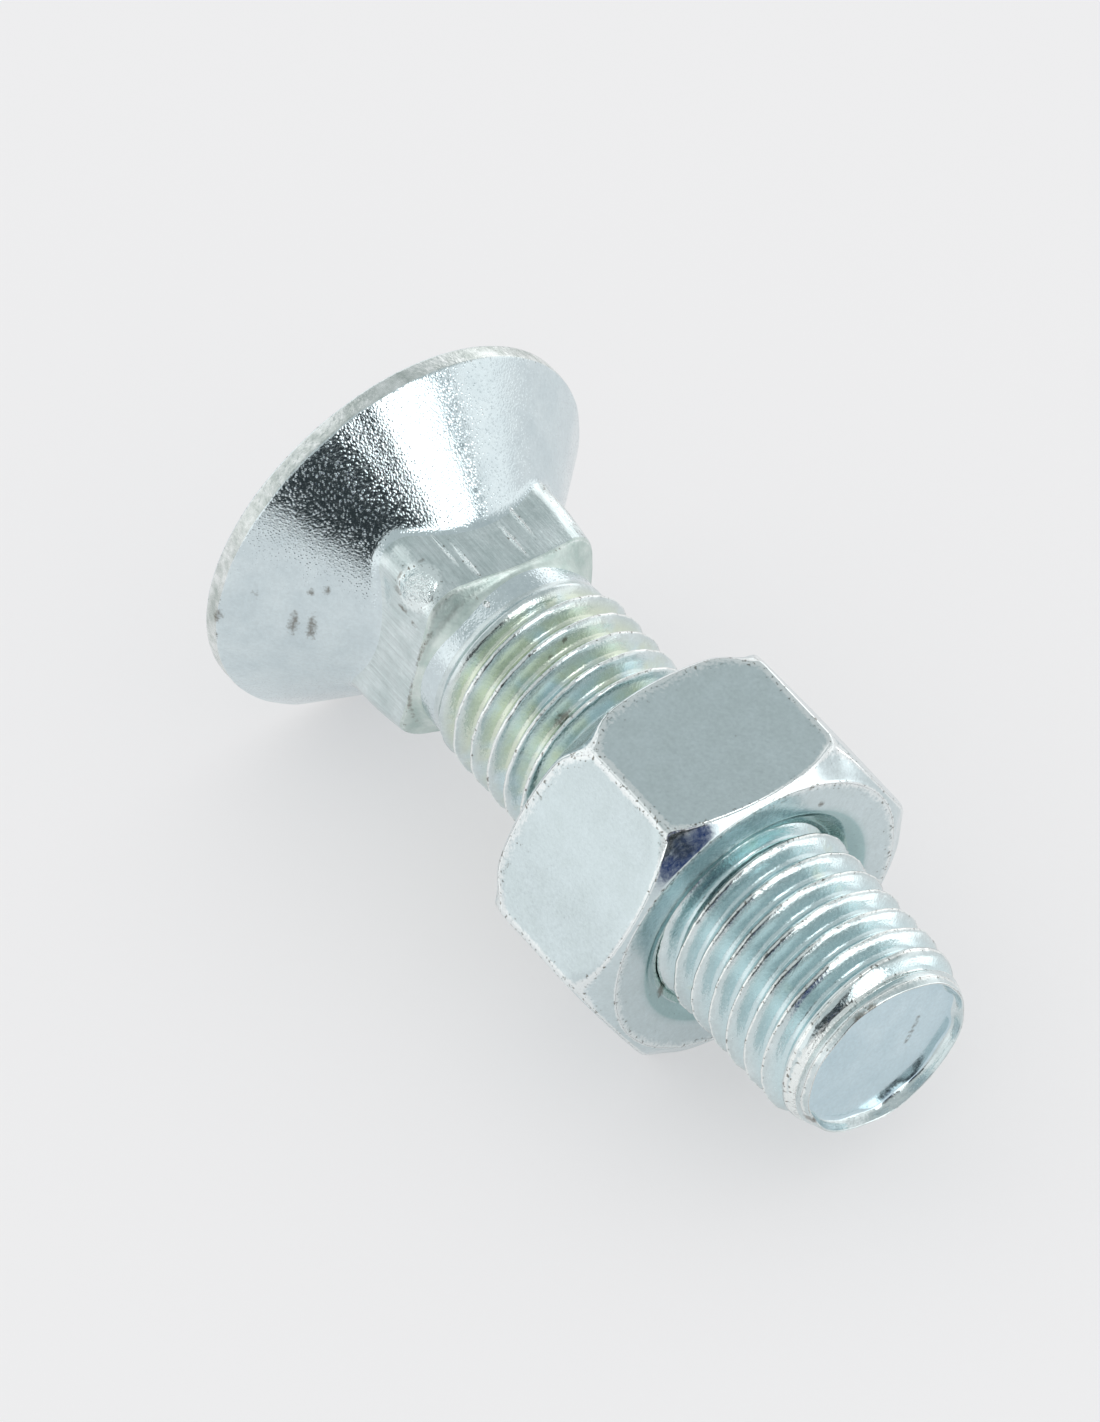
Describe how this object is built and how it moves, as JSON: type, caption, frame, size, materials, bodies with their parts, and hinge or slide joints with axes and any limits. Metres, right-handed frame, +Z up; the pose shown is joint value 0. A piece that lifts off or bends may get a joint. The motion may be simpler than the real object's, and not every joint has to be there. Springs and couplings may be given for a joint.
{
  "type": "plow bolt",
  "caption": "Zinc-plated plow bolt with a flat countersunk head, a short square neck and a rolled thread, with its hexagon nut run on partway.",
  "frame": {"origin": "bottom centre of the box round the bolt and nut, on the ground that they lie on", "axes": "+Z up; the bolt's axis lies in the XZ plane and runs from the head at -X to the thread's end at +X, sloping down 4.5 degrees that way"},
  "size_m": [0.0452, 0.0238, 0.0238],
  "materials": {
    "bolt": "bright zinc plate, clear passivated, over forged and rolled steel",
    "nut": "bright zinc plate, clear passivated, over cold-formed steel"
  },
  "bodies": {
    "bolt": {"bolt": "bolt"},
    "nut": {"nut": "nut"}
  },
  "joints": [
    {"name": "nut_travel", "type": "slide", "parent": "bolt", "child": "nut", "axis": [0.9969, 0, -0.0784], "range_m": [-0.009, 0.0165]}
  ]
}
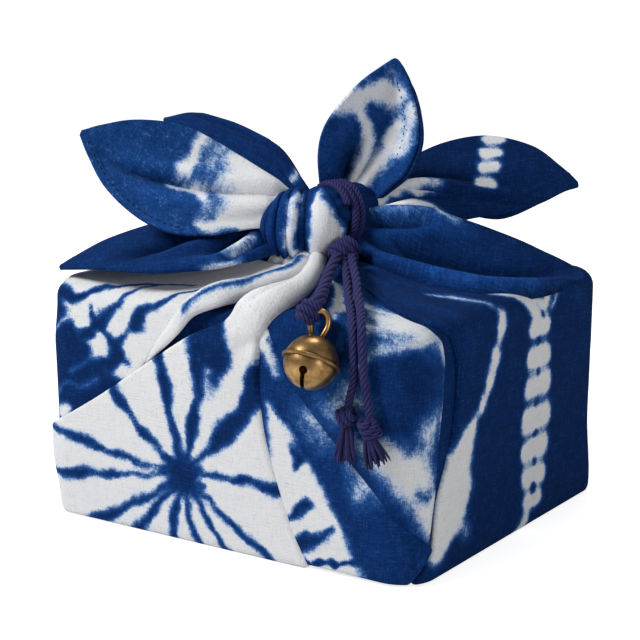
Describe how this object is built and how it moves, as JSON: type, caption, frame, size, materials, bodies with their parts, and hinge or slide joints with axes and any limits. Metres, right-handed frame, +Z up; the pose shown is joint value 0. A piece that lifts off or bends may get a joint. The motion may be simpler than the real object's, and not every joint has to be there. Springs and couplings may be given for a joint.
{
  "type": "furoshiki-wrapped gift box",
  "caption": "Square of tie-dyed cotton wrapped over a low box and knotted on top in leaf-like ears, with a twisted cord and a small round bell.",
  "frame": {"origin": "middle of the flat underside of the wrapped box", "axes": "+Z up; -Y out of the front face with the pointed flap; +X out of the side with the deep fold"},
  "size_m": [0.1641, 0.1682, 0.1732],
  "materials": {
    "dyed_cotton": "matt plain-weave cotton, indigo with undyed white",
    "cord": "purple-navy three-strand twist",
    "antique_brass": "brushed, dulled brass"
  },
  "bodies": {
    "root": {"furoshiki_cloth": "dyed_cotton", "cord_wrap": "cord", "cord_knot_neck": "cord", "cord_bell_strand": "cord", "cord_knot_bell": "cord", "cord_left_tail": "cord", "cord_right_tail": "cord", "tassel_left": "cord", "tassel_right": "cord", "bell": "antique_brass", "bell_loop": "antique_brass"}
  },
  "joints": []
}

○ ○ ○

__The request__
Copy out every line of the data above, exactly as given.

__The solution__
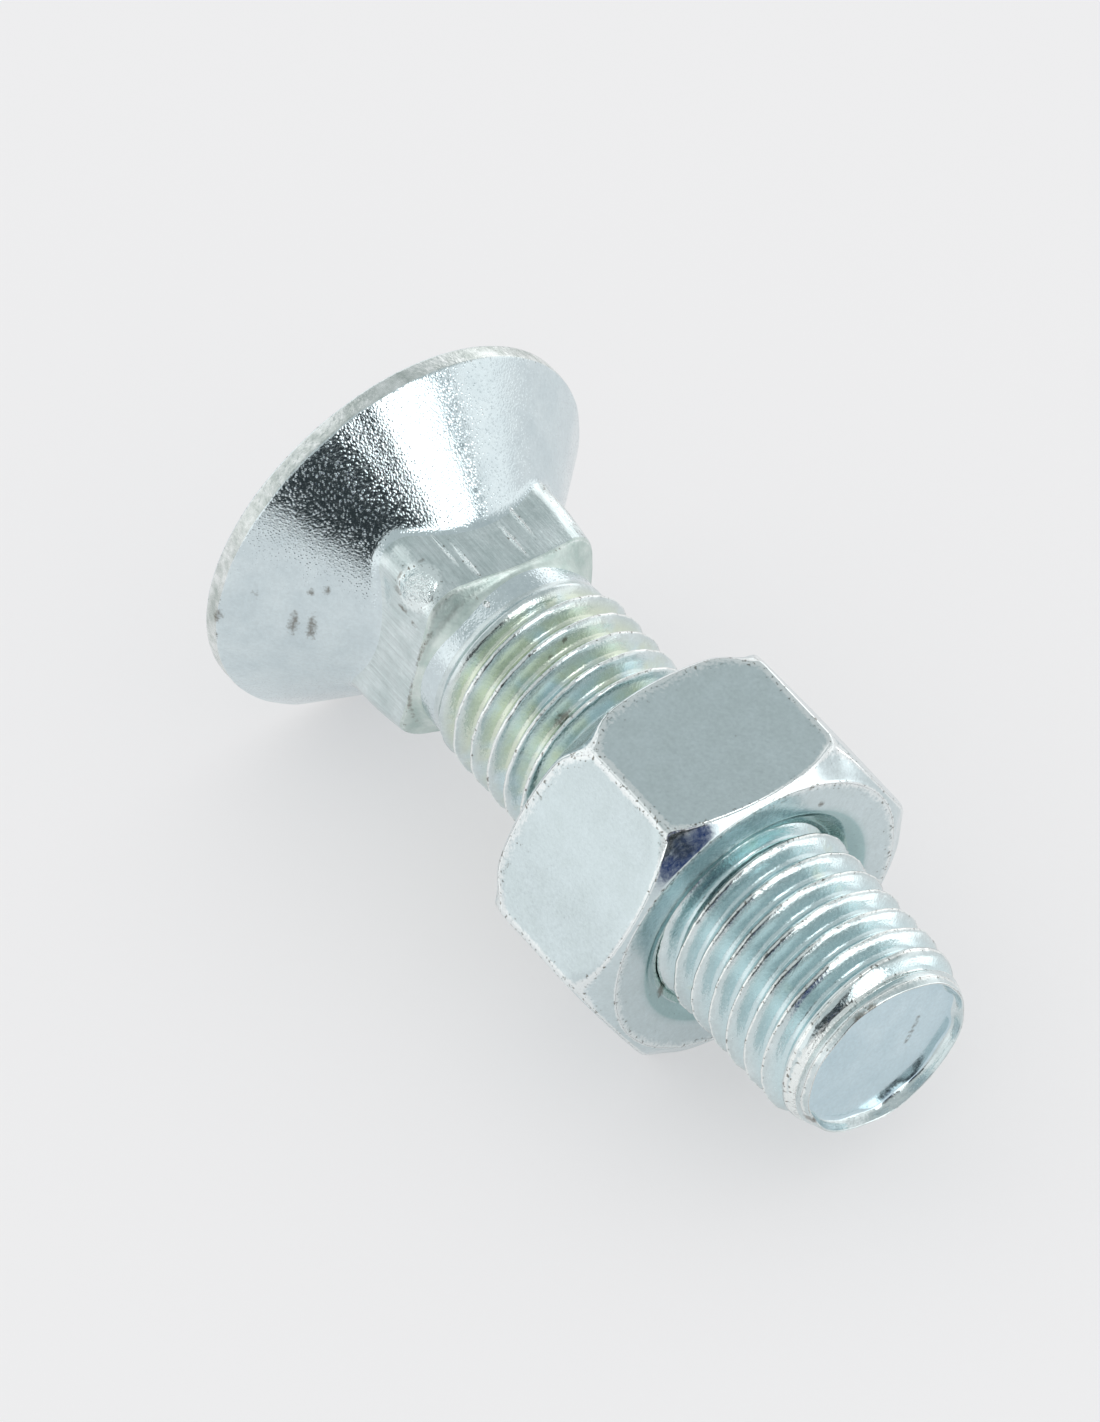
Describe how this object is built and how it moves, as JSON: type, caption, frame, size, materials, bodies with their parts, and hinge or slide joints with axes and any limits. Metres, right-handed frame, +Z up; the pose shown is joint value 0. A piece that lifts off or bends may get a joint. The motion may be simpler than the real object's, and not every joint has to be there. Springs and couplings may be given for a joint.
{
  "type": "plow bolt",
  "caption": "Zinc-plated plow bolt with a flat countersunk head, a short square neck and a rolled thread, with its hexagon nut run on partway.",
  "frame": {"origin": "bottom centre of the box round the bolt and nut, on the ground that they lie on", "axes": "+Z up; the bolt's axis lies in the XZ plane and runs from the head at -X to the thread's end at +X, sloping down 4.5 degrees that way"},
  "size_m": [0.0452, 0.0238, 0.0238],
  "materials": {
    "bolt": "bright zinc plate, clear passivated, over forged and rolled steel",
    "nut": "bright zinc plate, clear passivated, over cold-formed steel"
  },
  "bodies": {
    "bolt": {"bolt": "bolt"},
    "nut": {"nut": "nut"}
  },
  "joints": [
    {"name": "nut_travel", "type": "slide", "parent": "bolt", "child": "nut", "axis": [0.9969, 0, -0.0784], "range_m": [-0.009, 0.0165]}
  ]
}
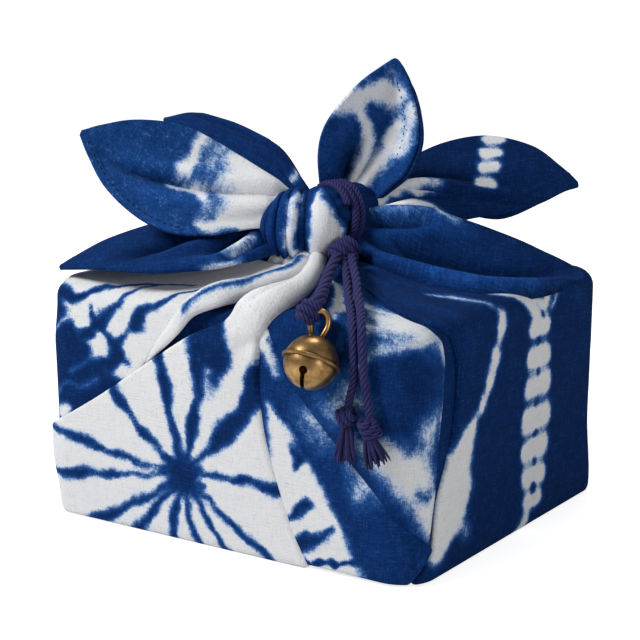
Describe how this object is built and how it moves, as JSON: type, caption, frame, size, materials, bodies with their parts, and hinge or slide joints with axes and any limits. Metres, right-handed frame, +Z up; the pose shown is joint value 0. A piece that lifts off or bends may get a joint. The motion may be simpler than the real object's, and not every joint has to be there. Springs and couplings may be given for a joint.
{
  "type": "furoshiki-wrapped gift box",
  "caption": "Square of tie-dyed cotton wrapped over a low box and knotted on top in leaf-like ears, with a twisted cord and a small round bell.",
  "frame": {"origin": "middle of the flat underside of the wrapped box", "axes": "+Z up; -Y out of the front face with the pointed flap; +X out of the side with the deep fold"},
  "size_m": [0.1641, 0.1682, 0.1732],
  "materials": {
    "dyed_cotton": "matt plain-weave cotton, indigo with undyed white",
    "cord": "purple-navy three-strand twist",
    "antique_brass": "brushed, dulled brass"
  },
  "bodies": {
    "root": {"furoshiki_cloth": "dyed_cotton", "cord_wrap": "cord", "cord_knot_neck": "cord", "cord_bell_strand": "cord", "cord_knot_bell": "cord", "cord_left_tail": "cord", "cord_right_tail": "cord", "tassel_left": "cord", "tassel_right": "cord", "bell": "antique_brass", "bell_loop": "antique_brass"}
  },
  "joints": []
}